Image: Alon Skuy An eccentric installation lights up a corner of the props warehouse section at Lorentzville's Firehouse Gallery.

Mayson moved into Bez Valley to do his research and swapped a car for a bicycle. It's given him new insight and access, making his research more the real deal than ivory tower detachment.

"Yes, you hear gunshots at night and people face real issues of crime and drugs, landlord absenteeism and illegal dumping. At the same time Lorentzville is this beautiful tree-lined valley and with the right kind of development has the potential to be a model of how urban development can spark co-working and community well-being rather than creating exclusionary bubbles," he says.

Geoffrey Bickford, programme manager at South African Cities Network, says models of urban development, wherever they are, need to connect people, the government and the private sector.

"We need to be trying different models of development and if they fail we need to fail fast so that we can learn from our mistakes and try the next better solution," he says.

Art in the Daville Baillie Gallery in Victoria Yards.
Image: Alon Skuy Art in the Daville Baillie Gallery in Victoria Yards.

"We should be asking ourselves whose voices are being heard, who are the winners and who are the losers in an urban renewal project and we need to ensure that more people benefit, not just people of a certain class or those with a certain bank balance."

He speaks of transforming systems and mindsets in order to escape the gentrification snare.
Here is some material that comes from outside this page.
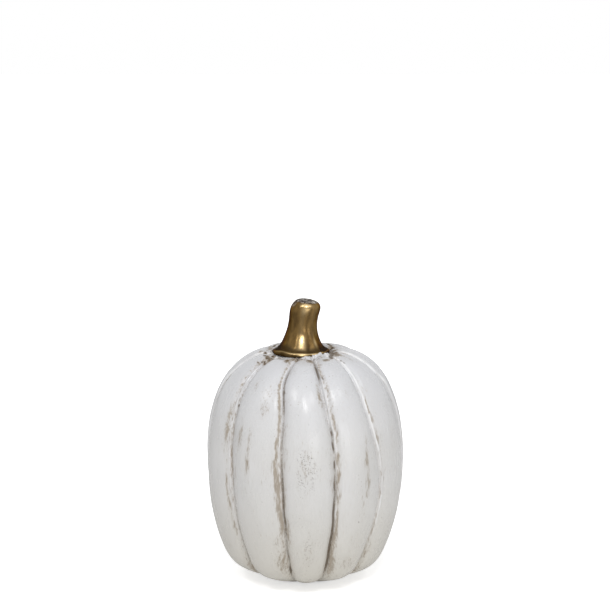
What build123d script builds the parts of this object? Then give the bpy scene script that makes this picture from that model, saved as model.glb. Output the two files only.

He says it's everything from adopting a people-before-profit focus to creating social impact bonds with investors and developers and even shifting municipalities' view of revenue generation that stops at rates collection.

Recognising alternative ways in which citizens can contribute, he says, means more people can play a role in strengthening a city as an ecosystem, not a series of isolated ghettos and silos that "don't ever talk to each other".

Lorentzville's metamorphosis is a test of an alternative urban development model. It's not the Holy Grail, but in parts it looks like something that would have given my granny reason to smile. It's a good place to start.